“I decided to join the army as a piano player,” says Ms. Schiafone, the chorus and piano teacher here at Kempsville High School. “It was my most favorite job ‘cause all I did in the army was play piano.”
Ever since the ripe age of five, Ms. Schiafone has had a passion for music. She took piano lessons all throughout elementary and middle school. In high school, she was asked by her school’s choir director to sing and play piano since she loved it so much.
“She’s a band person,” states Mr. Webb, the band teacher here at Kempsville High School.
Her mother had originally wanted her to become an accountant, but Schiafone declared that “‘I can do music, play piano in church on Sundays, and be a teacher during the week.’”
“So that’s what I did.”
Despite her love for sharing music, Ms. Schiafone didn’t always want to be a music teacher, but she did end up getting a degree in teaching. At that time, the pay was even lower than it is now, so she enlisted in the army. Eventually becoming a Commander and Conductor of the music branch.
She loves pianists Brahms and Chopin, stating that “Chopin is very technical,” and “Brahms, it’s so beautiful, very, very romantic.”
She also noted that she enjoys listening to “good” musical artists such as Reba McEntire, Bruno Mars, Whitney Houston, Al Jarreau, and Garth Brooks.
She continues to incorporate music outside of teaching nearly everyday by singing in her church choir, playing her dad’s old accordion, and playing piano.
Ms. Schiafone noted that music “really helps people with depression.” And that it’s “rewarding if you put the work into it.”
“Good days, bad days, happy days, depressed days, I play piano,” she says. “Sometimes if I’m having a really bad day and people are mean, I shut the door, go in my house and pull out my favorite music and play it on piano.”
When she first started teaching, Ms. Schiafone worked at a school in Suffolk, while living in Virginia Beach. That’s how she knows Mr. Webb, since he worked in the same school system before joining “The ‘Ville.”
Then one day the old band director of Kempsville High School, who she had known from the army, called her to let her know that there was a job available. So she applied and interviewed, and now here she is fifteen years later still working hard.
Over the course of her fifteen plus years of teaching, she states that the most rewarding thing about it is when students “come back and say ‘I’m still playing piano’ or ‘the only reason I went to school was because of chorus and drama.’”

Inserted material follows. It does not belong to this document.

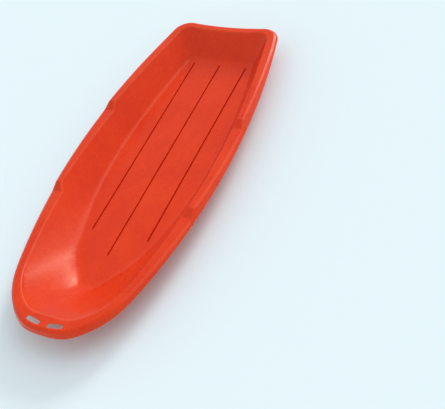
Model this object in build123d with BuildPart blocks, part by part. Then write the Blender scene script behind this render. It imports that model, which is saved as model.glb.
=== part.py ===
from build123d import *
import os

os.makedirs("parts", exist_ok=True)

# Frame: X across, +Y to the stern, the bow at -Y, +Z up, ground at z = 0.
# The sled is alike on both sides, so each outline is given by its left side.

# Sheet, and the round crease between the floor and the walls
wall = 3.0
crease_height = 7.5
crease_bands = 2

# Runner channels under the floor
groove_width = 7.0
groove_depth = 9.0
runner_spacing = 96.0
runner_stern_gap = 4.0
side_runner_bow_y = -229.0
centre_runner_bow_y = -303.0

# Floor of the tub, at its inner face: half widths and places along Y
floor_stern_half = 118.0
floor_stern_y = 509.0
floor_quarter_half = 151.0
floor_quarter_y = 300.0
floor_beam_half = 164.0
floor_beam_y = 25.0
floor_shoulder_half = 112.0
floor_shoulder_y = -264.0
floor_flank_half = 72.0
floor_flank_y = -340.0
floor_nose_half = 40.0
floor_nose_y = -386.0
floor_tip_y = -412.0
floor_hollow = 3.0

# Outer edge of the rim, at the mouth's height
rim_stern_half = 172.0
rim_stern_y = 605.0
rim_quarter_half = 217.0
rim_quarter_y = 400.0
rim_beam_half = 245.0
rim_beam_y = -90.0
rim_shoulder_half = 194.0
rim_shoulder_y = -421.0
rim_flank_half = 142.0
rim_flank_y = -533.0
rim_nose_half = 82.0
rim_nose_y = -585.0
rim_tip_y = -600.0
rim_corner = 50.0
rim_hollow = 15.0

# Width of the flange with its rounded edge
stern_flange = 9.0
corner_flange = 7.0
quarter_flange = 21.0
beam_flange = 25.0
shoulder_flange = 22.0
flank_flange = 29.0
nose_flange = 38.0
tip_flange = 46.0
tub_corner = 36.0

# Heights of the flange above the floor of the tub, and the length that is level at the stern
mouth_height = 85.0
stern_height = 73.0
stern_level = 90.0
first_crest_height = 89.0
second_crest_height = 89.0
step_height = 13.0
bow_height = 89.0
first_step_y = 180.0
second_step_y = -156.0
step_run = 26.0

# Rounded edge and turned-down skirt
edge_round = 6.0
skirt_flare = 0.4
stern_drop = 12.0
bow_drop = 21.0

# Tow slots in the bow flange
slot_length = 48.0
slot_width = 13.0
slot_spacing = 72.0
slot_inset = 21.0
slot_turn = 10.0

# Where the moulding is divided into its forms
transom_depth = 60.0
bow_gap = 14.0
foot_width = 15.0

# Which way each point of an outline moves when the outline grows
outward = [(1, 1), (1, 0), (1, 0), (1, 0), (0.87, -0.5), (0.34, -0.94), (0, -1)]

# Worked out from the sizes above
floor_z = groove_depth + wall
floor_under_z = floor_z - wall
top_height = max(first_crest_height, second_crest_height, bow_height) + wall
runner_width = groove_width + 2 * wall
runner_stern_y = floor_stern_y - foot_width - runner_stern_gap
slot_y = rim_tip_y + slot_inset
reach = rim_stern_y - rim_tip_y
stern_split = Plane((0, floor_stern_y - transom_depth, 0), x_dir=(1, 0, 0), z_dir=(0, 1, 0))
bow_split = Plane((0, second_step_y + step_run / 2 + bow_gap, 0), x_dir=(1, 0, 0), z_dir=(0, 1, 0))

floor_line = [
    (floor_stern_half, floor_stern_y),
    (floor_quarter_half, floor_quarter_y),
    (floor_beam_half, floor_beam_y),
    (floor_shoulder_half, floor_shoulder_y),
    (floor_flank_half, floor_flank_y),
    (floor_nose_half, floor_nose_y),
    (0, floor_tip_y),
]
rim_line = [
    (rim_stern_half, rim_stern_y),
    (rim_quarter_half, rim_quarter_y),
    (rim_beam_half, rim_beam_y),
    (rim_shoulder_half, rim_shoulder_y),
    (rim_flank_half, rim_flank_y),
    (rim_nose_half, rim_nose_y),
    (0, rim_tip_y),
]
flanges = [
    quarter_flange,
    beam_flange,
    shoulder_flange,
    flank_flange,
    nose_flange,
    tip_flange,
]


def grown(line, ways, amounts):
    """Moves each point of an outline outwards by its own amount"""
    points = []
    for (x, y), (east, north), amount in zip(line, ways, amounts):
        points.append((x + amount * east, y + amount * north))
    return points


# Inner edge of the flange, which keeps the flange's width inside the rim's outer edge
mouth_line = [(rim_stern_half - corner_flange, rim_stern_y - stern_flange)]
mouth_line += grown(rim_line[1:], outward[1:], [-flange for flange in flanges])


def outline(line, corner, hollow):
    """A closed outline from the points of its left side, its stern edge hollow and its corners round"""
    stern, quarter, beam, shoulder, flank, nose, tip = line
    middle_y = stern[1] - hollow
    with BuildSketch() as shape:
        with BuildLine():
            Bezier((0, middle_y), (stern[0] / 2, middle_y), stern)
            side = Spline(stern, quarter, beam, shoulder)
            Spline(shoulder, flank, nose, tip, tangents=(side % 1, (-1, 0)))
            mirror(about=Plane.YZ)
        make_face()
        corners = shape.vertices().group_by(Axis.Y)[-1].sort_by(Axis.X)
        fillet((corners[0], corners[-1]), corner)
    return shape.sketch


def tub_outline(share, grow=0.0):
    """The tub's inner outline, from its floor at share 0 to its mouth at share 1"""
    line = []
    for (low_x, low_y), (high_x, high_y) in zip(floor_line, mouth_line):
        line.append((low_x + (high_x - low_x) * share, low_y + (high_y - low_y) * share))
    hollow = floor_hollow + (rim_hollow - floor_hollow) * share
    return outline(grown(line, outward, [grow] * len(line)), tub_corner + grow, hollow)


def rim_outline(grow):
    """The outer edge of the rim, grown outwards"""
    line = grown(rim_line, outward, [grow] * len(rim_line))
    return outline(line, rim_corner + grow, rim_hollow)


def tub_block(grow=0.0, lower=0.0):
    """The tub as a solid block, to its inner face or, grown and lowered, to its outer one"""
    # The crease is a parabola, flat at the floor and in line with the wall at its top
    crease_share = crease_height / mouth_height
    with BuildPart() as block:
        for band in range(crease_bands + 1):
            turn = band / crease_bands
            with BuildSketch(Plane.XY.offset(floor_z + crease_height * turn**2 - lower)):
                add(tub_outline(crease_share * (2 * turn - 1), grow))
        with BuildSketch(Plane.XY.offset(floor_z + top_height - lower)):
            add(tub_outline(top_height / mouth_height, grow))
        loft(ruled=True)
    return block.part


def under_flange(lower=0.0):
    """Everything under the flange's stepped top line, seen from the side"""
    half_run = step_run / 2
    top = [
        (reach, stern_height),
        (rim_stern_y - stern_level, stern_height),
        (first_step_y + half_run, first_crest_height),
        (first_step_y - half_run, first_crest_height - step_height),
        (second_step_y + half_run, second_crest_height),
        (second_step_y - half_run, second_crest_height - step_height),
        (rim_tip_y, bow_height),
        (-reach, bow_height),
    ]
    line = [(y, floor_z + height - lower) for y, height in top]
    with BuildPart() as under:
        with BuildSketch(Plane.YZ):
            with BuildLine():
                Polyline(*line, (-reach, -reach), (reach, -reach), close=True)
            make_face()
        extrude(amount=reach, both=True)
    return under.part


def over_skirt():
    """Everything over the skirt's foot, seen from the side"""
    stern = (rim_stern_y, floor_z + stern_height - stern_drop)
    bow = (rim_tip_y, floor_z + bow_height - bow_drop)
    with BuildPart() as over:
        with BuildSketch(Plane.YZ):
            with BuildLine():
                foot = Line(bow, stern)
                low = foot @ 0 - (foot % 0) * reach
                high = foot @ 1 + (foot % 1) * reach
                Polyline(low, high, (high.X, reach), (low.X, reach), close=True)
            make_face()
        extrude(amount=reach, both=True)
    return over.part


def rim_block(inset, lower, bevel):
    """The rim's outside with its edge rounded off, or the hollow under it when inset and lowered"""
    with BuildPart() as block:
        for height in (0, top_height):
            with BuildSketch(Plane.XY.offset(floor_z + height)):
                add(rim_outline(skirt_flare * (mouth_height - height) - inset))
        loft(ruled=True)
        add(under_flange(lower), mode=Mode.INTERSECT)
        flange_z = floor_z + stern_height - lower - wall / 2
        top_edges = block.edges().filter_by_position(Axis.Z, flange_z, floor_z + top_height)
        chamfer(top_edges.filter_by(Axis.X, reverse=True), bevel)
    return block.part


def runner_sketch(x, bow_y, width):
    """A runner's long outline with round ends"""
    length = runner_stern_y - bow_y - (runner_width - width)
    with BuildSketch() as shape:
        with Locations((x, (runner_stern_y + bow_y) / 2)):
            SlotOverall(length, width, rotation=90)
    return shape.sketch


def runner(x, bow_y):
    """A channel pressed down out of the floor"""
    with BuildPart() as channel:
        with BuildSketch(Plane.XY):
            add(runner_sketch(x, bow_y, runner_width))
        extrude(amount=floor_z)
        with BuildSketch(Plane.XY.offset(wall)):
            add(runner_sketch(x, bow_y, groove_width))
        extrude(amount=groove_depth, mode=Mode.SUBTRACT)
    return channel.part


# The flat floor's outline, in straight lines inside the walls' foot
with BuildSketch(Plane.XY.offset(floor_under_z)) as flat_floor:
    with BuildLine():
        foot_line = grown(floor_line, outward, [-foot_width] * len(floor_line))
        Polyline((0, floor_stern_y - foot_width), *foot_line)
        mirror(about=Plane.YZ)
    make_face()

# The whole wall, as one skin between the tub's outer and inner faces
inside = tub_block()
with BuildPart() as walls:
    add(tub_block(wall / 2, wall))
    add(inside, mode=Mode.SUBTRACT)
    add(under_flange(wall), mode=Mode.INTERSECT)
    extrude(flat_floor.sketch, amount=wall, mode=Mode.SUBTRACT)

# The whole rim, a flange with its edge turned down
with BuildPart() as ring:
    add(rim_block(0, 0, edge_round))
    add(over_skirt(), mode=Mode.INTERSECT)
    add(rim_block(wall, wall, edge_round - wall / 2), mode=Mode.SUBTRACT)
    add(inside, mode=Mode.SUBTRACT)

# Runner channels
with BuildPart() as left_runner:
    add(runner(runner_spacing, side_runner_bow_y))
left_runner.part.label = "left_runner"

with BuildPart() as right_runner:
    mirror(left_runner.part, about=Plane.YZ)
right_runner.part.label = "right_runner"

with BuildPart() as centre_runner:
    add(runner(0, centre_runner_bow_y))
centre_runner.part.label = "centre_runner"

# Flat floor, open where the runners are pressed out of it
with BuildPart() as floor_pan:
    with BuildSketch(Plane.XY.offset(floor_under_z)):
        add(flat_floor.sketch)
        add(runner_sketch(runner_spacing, side_runner_bow_y, runner_width), mode=Mode.SUBTRACT)
        add(runner_sketch(-runner_spacing, side_runner_bow_y, runner_width), mode=Mode.SUBTRACT)
        add(runner_sketch(0, centre_runner_bow_y, runner_width), mode=Mode.SUBTRACT)
    extrude(amount=wall)
floor_pan.part.label = "floor_pan"

# Walls
with BuildPart() as left_side:
    add(walls.part)
    split(bisect_by=stern_split, keep=Keep.BOTTOM)
    split(bisect_by=bow_split, keep=Keep.TOP)
    split(bisect_by=Plane.YZ, keep=Keep.TOP)
left_side.part.label = "left_side"

with BuildPart() as right_side:
    mirror(left_side.part, about=Plane.YZ)
right_side.part.label = "right_side"

with BuildPart() as transom:
    add(walls.part)
    split(bisect_by=stern_split, keep=Keep.TOP)
transom.part.label = "transom"

with BuildPart() as bow:
    add(walls.part)
    split(bisect_by=bow_split, keep=Keep.BOTTOM)
bow.part.label = "bow"

# Rim
with BuildPart() as left_rim:
    add(ring.part)
    split(bisect_by=stern_split, keep=Keep.BOTTOM)
    split(bisect_by=bow_split, keep=Keep.TOP)
    split(bisect_by=Plane.YZ, keep=Keep.TOP)
left_rim.part.label = "left_rim"

with BuildPart() as right_rim:
    mirror(left_rim.part, about=Plane.YZ)
right_rim.part.label = "right_rim"

with BuildPart() as stern_rim:
    add(ring.part)
    split(bisect_by=stern_split, keep=Keep.TOP)
stern_rim.part.label = "stern_rim"

with BuildPart() as bow_rim:
    add(ring.part)
    split(bisect_by=bow_split, keep=Keep.BOTTOM)
    for side in (-1, 1):
        with BuildSketch(Plane.XY.offset(floor_z)):
            with Locations((side * slot_spacing / 2, slot_y)):
                SlotOverall(slot_length, slot_width, rotation=side * slot_turn)
        extrude(amount=reach, mode=Mode.SUBTRACT)
bow_rim.part.label = "bow_rim"

pieces = (
    floor_pan,
    left_runner,
    centre_runner,
    right_runner,
    left_side,
    right_side,
    transom,
    bow,
    left_rim,
    right_rim,
    stern_rim,
    bow_rim,
)
for piece in pieces:
    export_step(piece.part, f"parts/{piece.part.label}.step")
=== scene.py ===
import math

import bmesh
import bpy
from bpy.props import FloatProperty, FloatVectorProperty, PointerProperty
from mathutils import Color, Matrix, Vector


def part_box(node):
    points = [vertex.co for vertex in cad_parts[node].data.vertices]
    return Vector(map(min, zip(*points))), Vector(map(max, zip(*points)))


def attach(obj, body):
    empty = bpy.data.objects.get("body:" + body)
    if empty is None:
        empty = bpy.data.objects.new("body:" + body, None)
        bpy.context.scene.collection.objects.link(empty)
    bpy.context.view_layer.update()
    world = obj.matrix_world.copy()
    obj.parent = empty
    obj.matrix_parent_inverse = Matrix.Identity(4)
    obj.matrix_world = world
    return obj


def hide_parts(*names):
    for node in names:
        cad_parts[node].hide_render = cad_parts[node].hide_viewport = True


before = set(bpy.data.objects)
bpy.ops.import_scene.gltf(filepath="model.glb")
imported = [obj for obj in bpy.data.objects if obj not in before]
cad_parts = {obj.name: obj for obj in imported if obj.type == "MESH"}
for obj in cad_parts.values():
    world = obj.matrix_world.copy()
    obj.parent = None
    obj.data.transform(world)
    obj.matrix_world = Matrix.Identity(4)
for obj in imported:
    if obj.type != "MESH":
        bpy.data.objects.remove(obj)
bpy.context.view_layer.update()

bl_info = {
    "name": "Plastic toboggan finish",
    "version": (1, 0, 0),
    "blender": (4, 5, 0),
    "location": "3D View > Sidebar > Sled",
    "description": "Moulded plastic finish and studio for a toboggan",
    "category": "Object",
}

BODY = "root"
SIDES = ("left", "right")
PLASTIC = "satin_polyethylene"

# Where the moulding is divided along Y, and the height of the floor's upper face
STERN_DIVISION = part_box("transom")[0].y
BOW_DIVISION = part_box("bow")[1].y
FLOOR_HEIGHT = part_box("floor_pan")[1].z

# Folds below this height can belong to the skirt's foot, which lies higher at the bow than elsewhere
SKIRT_FOOT_REACH = 0.005
SKIRT_FOOT_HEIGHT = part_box("bow_rim")[0].z + SKIRT_FOOT_REACH

# A face counts as level when its normal's Z is above the first, and as upright when it is below the second
LEVEL = 0.9
UPRIGHT = 0.1

# Share of a runner's half width that its groove stays within
GROOVE_SHARE = 0.8

# Settings of the clean-up, the rounding and the shading of copied forms
MERGE_DISTANCE = 0.00001
PLACE_MARGIN = 0.0002
FLAT_ANGLE = math.radians(0.3)
FOLD_ANGLE = math.radians(18)
SMOOTH_ANGLE = math.radians(38)
ROUND_STEPS = 3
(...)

“It’s you know, five and ten years later, somebody comes back and says that. It’s pretty cool,” states Ms. Schiafone.
“From my initial observations she’s an excellent piano teacher. And I know that piano isn’t one of those things that all kids want to jump on. I’m sure everybody in her class doesn’t necessarily want to, but they all seem engaged,” reports Mr. Bennett, assistant principal and the new head of the music department at Kempsville High School.
The guitar and piano classes here at Kempsville High School were started by Ms. Schiafone. Most of the other public schools in Virginia Beach don’t have these courses available.
“She’s always going above and beyond what’s actually expected of a chorus teacher,” states Mr. Webb. “Like some of the stuff they choreograph… costume, design, the theatrics of it.”
Ms. Schiafone is constantly trying to get students involved by setting up numerous field trips. This allows the students to explore music in a different way outside of the classroom.
She’s submitted so many that Mr. Bennett states “I’ve signed off on at least three or four field trips… already.”
A passionate musician, she gets all of her students involved in class. She puts the least experienced in the front of the class and always gives each and every one of her students the same attention.
“She’s trying to elevate everybody, no matter where they are,” Mr. Bennett commented.
Ms. Schiafone has deeply contributed to the school from the start of her role here at Kempsville High School. From starting two new classes to exposing her students to music outside the classroom, she is always working harder to improve the musical education of the students at this school. Without her, the music department wouldn’t be the same.